A obra nacional refaz esse movimento – que, diga-se de passagem, estamos precisando, vide a onda de jovens conservadores – disruptivo e até mesmo revolucionário, de quem se coloca como quer e provoca quem ainda tem uma visão ‘ultrapassada’ das relações. As Gayvotas voaram e surfaram nessa onda com autenticidade, enfrentando diversos dilemas dessa transição entre adolescência e vida adulta que estariam adentrando, como os primeiros amores, questões financeiras e sentimentais. Tudo isso sem perder o senso de humor (um tanto quanto ácido em algumas passagens, mas maravilhoso).

O time feminino e o enredo tornam possível a vida de pessoas que estavam sendo condenadas nesse período histórico apenas por existirem e estarem ocupando determinados lugares – como os da arte, música e cinema. As Gayvotas dão vida ao que o regime militar gostaria de destruir, e mesmo agora, o que a extrema direita poderia classificar como “ideologia de gênero”, “mamadeira de piroca” e os tantos outros absurdos inventados. Quando, na verdade, a luta representada pelas mulheres, pessoas negras e LGBTQIAPN+ são apenas para viverem seus amores e vidas em paz – o que todos queremos e desejamos.

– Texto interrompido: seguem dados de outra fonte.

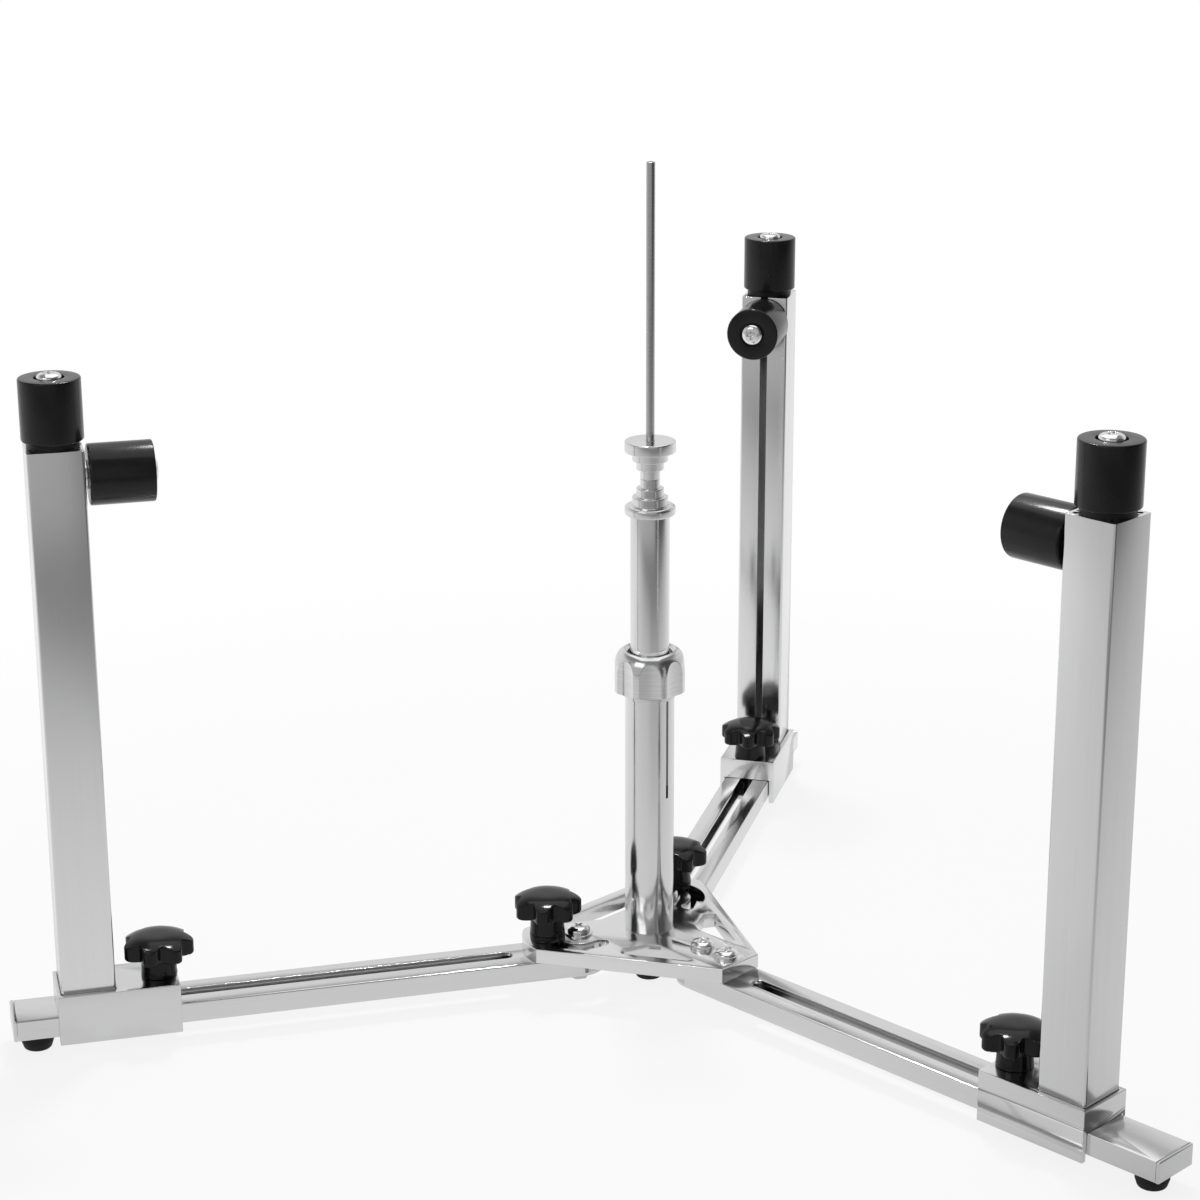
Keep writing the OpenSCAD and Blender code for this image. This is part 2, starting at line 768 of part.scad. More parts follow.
module rim_bolt() translate([0, 0, rim_top + head_rise - bolt_head_h])
  pan_screw(screw_r, rim_top + head_rise - bolt_head_h - upright_top + plug_depth,
    bolt_head_r, bolt_head_h);

// A roller along Z from 0 to l, with the recess for the screw's head at its far end.
module roller(l) {
  c = roller_chamfer;
  difference() {
    rotate_extrude()
      polygon([
        [0, 0], [roller_r - c, 0], [roller_r, c], [roller_r, l - c], [roller_r - c, l], [0, l]
      ]);
    disc(hole_r, -1, l + 1);
    disc(recess_r, l - recess_depth, l + 1);
  }
}

module rim_roller() translate([0, 0, rim_z]) roller(rim_roller_l);

// Turns a piece that stands on z = 0 so that it points at the post, at the side roller's height.
module sideways() translate([0, 0, side_z]) rotate([0, -90, 0]) children();

module side_roller() sideways() translate([0, 0, side_start]) roller(side_roller_l);

module side_mount() sideways() {
  face = upright_w / 2;
  head_at = side_end + head_rise - bolt_head_h;
  translate([0, 0, head_at]) pan_screw(screw_r, head_at - face - spacer_t, bolt_head_r, bolt_head_h);
  disc(slot_screw_r, hollow_half - slot_nut_t, face + spacer_t + eps);
  difference() {
    disc(spacer_r, face, face + spacer_t);
    disc(slot_screw_r, face - 1, face + spacer_t + 1);
  }
  difference() {
    translate([-slot_nut_l / 2, -slot_nut_w / 2, hollow_half - slot_nut_t])
      cube([slot_nut_l, slot_nut_w, slot_nut_t]);
    disc(slot_screw_r, 0, face);
  }
}

// ---------- placing ----------

hub_plate();
centre_boss();
centre_screw();
centre_foot();
hub_screws();
hub_nuts();
pivot_washers();
post_tube();
post_plug();
collet_nut();
upper_tube();
lower_cone();
axle_rod();
upper_cone();

color(silver) on_arm(right_dir) arm(false);  // arm_right
color(satin) on_arm(right_dir) arm_cap();  // arm_cap_right
color(rubber) on_arm(right_dir) arm_foot();  // arm_foot_right
color(steel) on_arm(right_dir) arm_bushes();  // arm_bushes_right

color(silver) on_arm(left_dir) arm(true);  // arm_left
color(satin) on_arm(left_dir) arm_cap();  // arm_cap_left
color(rubber) on_arm(left_dir) arm_foot();  // arm_foot_left
color(steel) on_arm(left_dir) arm_fittings();  // arm_fittings_left
color(black) on_arm(left_dir) hub_knob();  // hub_knob_left

color(silver) on_arm(back_dir) arm(true);  // arm_back
color(satin) on_arm(back_dir) arm_cap();  // arm_cap_back
color(rubber) on_arm(back_dir) arm_foot();  // arm_foot_back
color(steel) on_arm(back_dir) arm_fittings();  // arm_fittings_back
color(black) on_arm(back_dir) hub_knob();  // hub_knob_back

color(silver) on_arm(right_dir, right_at) saddle();  // saddle_right
color(steel) on_arm(right_dir, right_at) clamp_plate();  // clamp_plate_right
color(black) on_arm(right_dir, right_at) saddle_knob();  // saddle_knob_right
color(silver) on_arm(right_dir, right_at) upright();  // upright_right
color(steel) on_arm(right_dir, right_at) upright_screws();  // upright_screws_right
color(black) on_arm(right_dir, right_at) top_plug();  // top_plug_right
color(chrome) on_arm(right_dir, right_at) rim_bolt();  // rim_bolt_right
color(black) on_arm(right_dir, right_at) rim_roller();  // rim_roller_right
color(chrome) on_arm(right_dir, right_at) side_mount();  // side_mount_right
color(black) on_arm(right_dir, right_at) side_roller();  // side_roller_right

color(silver) on_arm(left_dir, left_at) saddle();  // saddle_left
color(steel) on_arm(left_dir, left_at) clamp_plate();  // clamp_plate_left
color(black) on_arm(left_dir, left_at) saddle_knob();  // saddle_knob_left
color(silver) on_arm(left_dir, left_at) upright();  // upright_left
color(steel) on_arm(left_dir, left_at) upright_screws();  // upright_screws_left
color(black) on_arm(left_dir, left_at) top_plug();  // top_plug_left
color(chrome) on_arm(left_dir, left_at) rim_bolt();  // rim_bolt_left
color(black) on_arm(left_dir, left_at) rim_roller();  // rim_roller_left
color(chrome) on_arm(left_dir, left_at) side_mount();  // side_mount_left
color(black) on_arm(left_dir, left_at) side_roller();  // side_roller_left

color(silver) on_arm(back_dir, back_at) saddle();  // saddle_back
color(steel) on_arm(back_dir, back_at) clamp_plate();  // clamp_plate_back
color(black) on_arm(back_dir, back_at) saddle_knob();  // saddle_knob_back
color(silver) on_arm(back_dir, back_at) upright();  // upright_back
color(steel) on_arm(back_dir, back_at) upright_screws();  // upright_screws_back
color(black) on_arm(back_dir, back_at) top_plug();  // top_plug_back
color(chrome) on_arm(back_dir, back_at) rim_bolt();  // rim_bolt_back
color(black) on_arm(back_dir, back_at) rim_roller();  // rim_roller_back
color(chrome) on_arm(back_dir, back_at) side_mount();  // side_mount_back
color(black) on_arm(back_dir, back_at) side_roller();  // side_roller_back
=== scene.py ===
"""The looks of a folding bench stand for truing a bicycle wheel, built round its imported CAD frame.

Lengths are in metres, in the frame's own place: Z is the post's axis, the floor is z = 0, and the
fixed arm runs along +X.
"""

import logging
import math
from dataclasses import dataclass
from enum import Enum
from typing import Sequence

import bmesh
import bpy
import numpy as np
from mathutils import Matrix, Vector
from mathutils.geometry import tessellate_polygon


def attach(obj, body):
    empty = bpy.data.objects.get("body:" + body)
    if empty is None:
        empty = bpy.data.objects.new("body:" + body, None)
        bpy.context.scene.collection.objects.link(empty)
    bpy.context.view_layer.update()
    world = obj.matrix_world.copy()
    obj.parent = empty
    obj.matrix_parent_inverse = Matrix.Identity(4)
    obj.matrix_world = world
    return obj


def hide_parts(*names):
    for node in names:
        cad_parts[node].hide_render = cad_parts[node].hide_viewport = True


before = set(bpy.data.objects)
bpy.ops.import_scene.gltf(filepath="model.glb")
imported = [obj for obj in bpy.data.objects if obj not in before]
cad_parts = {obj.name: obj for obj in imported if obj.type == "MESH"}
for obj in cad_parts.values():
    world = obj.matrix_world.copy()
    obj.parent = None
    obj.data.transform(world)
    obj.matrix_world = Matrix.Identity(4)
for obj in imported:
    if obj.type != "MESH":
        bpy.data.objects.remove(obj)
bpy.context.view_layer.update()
LOG = logging.getLogger("stand")
MM = 0.001
TAU = 2 * math.pi


class Arm(Enum):
    """The three arms, each with its direction in degrees and its upright's distance in millimetres."""

    RIGHT = ("right", 0.0, 306.0)
    LEFT = ("left", -120.0, 325.0)
    BACK = ("back", 120.0, 317.0)

    @property
    def label(self) -> str:
        """The word that ends this arm's node names."""
        return self.value[0]

    @property
    def turn(self) -> float:
        """The arm's direction about Z, in degrees."""
        return self.value[1]

    @property
    def upright_at(self) -> float:
        """How far the upright stands from the post's axis, in millimetres."""
        return self.value[2]

    def place(self, along: float = 0.0) -> Matrix:
        """The place of a piece on this arm, `along` millimetres from the post's axis."""
        turned = Matrix.Rotation(math.radians(self.turn), 4, "Z")
        return turned @ Matrix.Translation((along, 0, 0))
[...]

Ao assistir o longa na Estação Net Rio, cinema de rua tradicional do Rio de Janeiro e que costuma trazer obras independentes e alternativas, com minha companheira naquela segunda-feira após o show de Lady Gaga, me deu gás e vontade de mais. Mais liberdade e menos impedimentos. Espero que neste junho possamos enxergar mais ondas – boas e novas – como essa, apesar de tudo.
Serviço:
Título Original: Onda Nova
Onde Assistir: Mubi e ClaroTV+
Duração: 1h 42min (102min)
Classificação Indicativa: 18 anos (A18)
Classificação da autora: 18 anos (A18)
Justificativa: O filme retrata cenas de sexo e linguagem explícita, uso de drogas lícitas e ilícitas.